Each entry has to be copied exactly, with nothing missed.

Material shown
■ ■ ■ ■
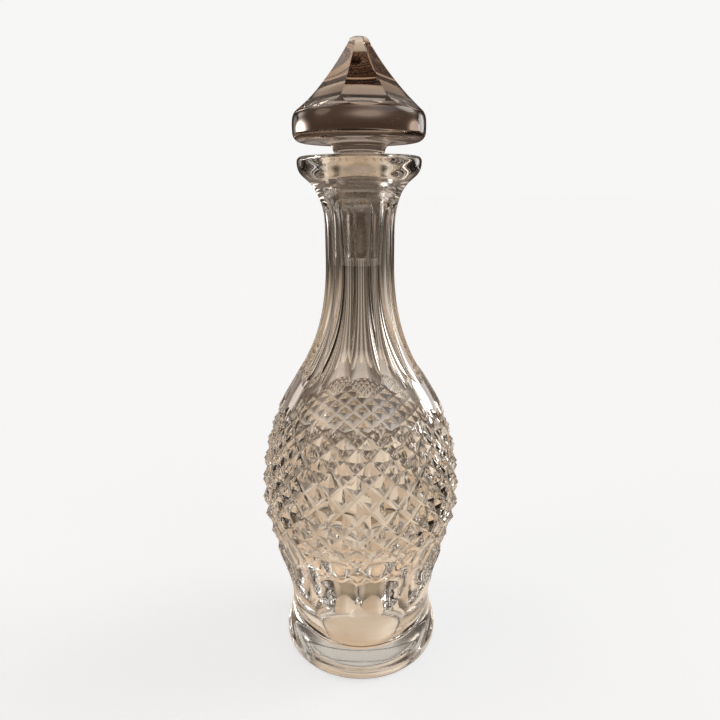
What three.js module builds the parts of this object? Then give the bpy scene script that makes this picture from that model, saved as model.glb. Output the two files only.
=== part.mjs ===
// Cut crystal decanter: a blown and cut body, and a solid cut stopper whose ground peg sits in the neck.
// Millimetres, +Z up. The origin is the centre of the foot's underside.

import * as THREE from 'three';

// ---------- Driving dimensions ----------

// Heights of the body's sections, from the table up
const FOOT_EDGE_HEIGHT = 6;
const FOOT_RISE = 22;
const BELLY_RISE = 67;
const SHOULDER_RISE = 133;
const NECK_LENGTH = 12;
const FLARE_RISE = 35;
const LIP_RISE = 2.4;

// Outside radii where the sections meet
const FOOT_R = 45.4;
const WAIST_R = 41.3;
const BELLY_R = 56.2;
const NECK_R = 18;
const RIM_R = 30.7;

// Roundings of the foot and the lip
const FOOT_EDGE_ROUND = 3;
const LIP_ROUND = 2.3;

// How far each section's outline holds its direction at its two ends, as shares of the section's height
const FOOT_SWEEP = [0.14, 0.55];
const BELLY_SWEEP = [0.29, 0.29];
const SHOULDER_SWEEP = [0.526, 0.523];
const FLARE_SWEEP = [0.914, 0.343];
const CAVITY_SWEEP = [0.49, 0.535];

// Cavity: wall thicknesses, and the narrow well that reaches down through the waist
const BELLY_WALL = 7.4;
const WELL_WALL = 12.8;
const WELL_TOP_ABOVE_WAIST = 10;
const WELL_FLARE = [25, 24];
const WELL_FLARE_WIDTH = 2.5;
const WELL_TAPER = 1.5;
const FLOOR_ROUND = [7, 6];
const FLOOR_THICKNESS = 7;
const BORE_RUN = 3.4;

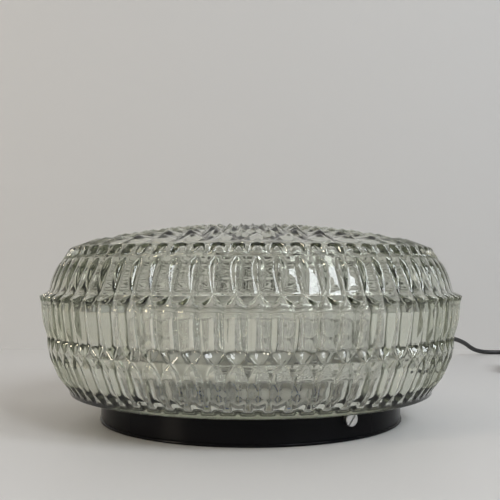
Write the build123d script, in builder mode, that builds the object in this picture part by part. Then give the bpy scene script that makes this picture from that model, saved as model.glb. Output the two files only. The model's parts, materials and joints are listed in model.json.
■ ■ ■ ■
Exercise response
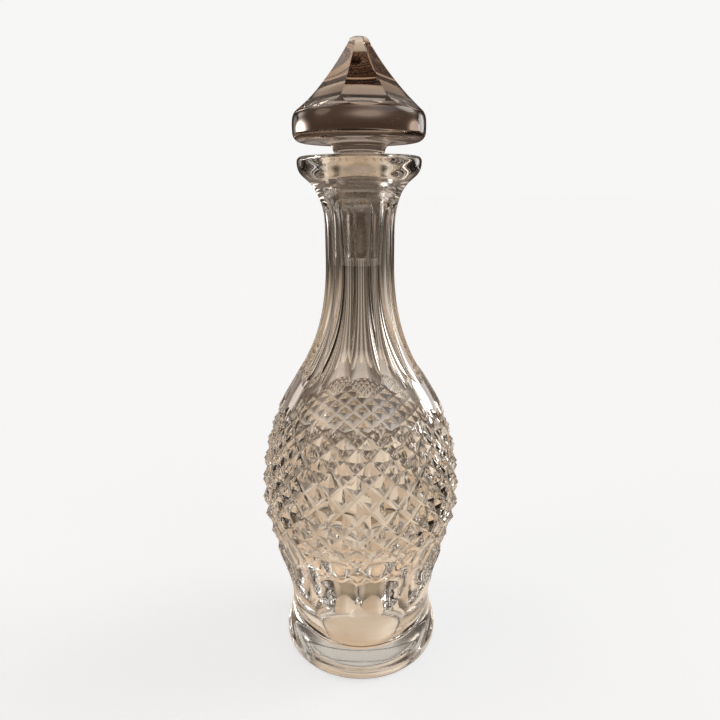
What three.js module builds the parts of this object? Then give the bpy scene script that makes this picture from that model, saved as model.glb. Output the two files only.
=== part.mjs ===
// Cut crystal decanter: a blown and cut body, and a solid cut stopper whose ground peg sits in the neck.
// Millimetres, +Z up. The origin is the centre of the foot's underside.

import * as THREE from 'three';

// ---------- Driving dimensions ----------

// Heights of the body's sections, from the table up
const FOOT_EDGE_HEIGHT = 6;
const FOOT_RISE = 22;
const BELLY_RISE = 67;
const SHOULDER_RISE = 133;
const NECK_LENGTH = 12;
const FLARE_RISE = 35;
const LIP_RISE = 2.4;

// Outside radii where the sections meet
const FOOT_R = 45.4;
const WAIST_R = 41.3;
const BELLY_R = 56.2;
const NECK_R = 18;
const RIM_R = 30.7;

// Roundings of the foot and the lip
const FOOT_EDGE_ROUND = 3;
const LIP_ROUND = 2.3;

// How far each section's outline holds its direction at its two ends, as shares of the section's height
const FOOT_SWEEP = [0.14, 0.55];
const BELLY_SWEEP = [0.29, 0.29];
const SHOULDER_SWEEP = [0.526, 0.523];
const FLARE_SWEEP = [0.914, 0.343];
const CAVITY_SWEEP = [0.49, 0.535];

// Cavity: wall thicknesses, and the narrow well that reaches down through the waist
const BELLY_WALL = 7.4;
const WELL_WALL = 12.8;
const WELL_TOP_ABOVE_WAIST = 10;
const WELL_FLARE = [25, 24];
const WELL_FLARE_WIDTH = 2.5;
const WELL_TAPER = 1.5;
const FLOOR_ROUND = [7, 6];
const FLOOR_THICKNESS = 7;
const BORE_RUN = 3.4;

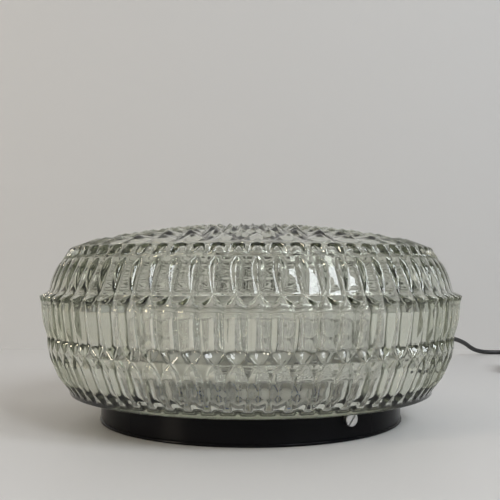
Write the build123d script, in builder mode, that builds the object in this picture part by part. Then give the bpy scene script that makes this picture from that model, saved as model.glb. Output the two files only. The model's parts, materials and joints are listed in model.json.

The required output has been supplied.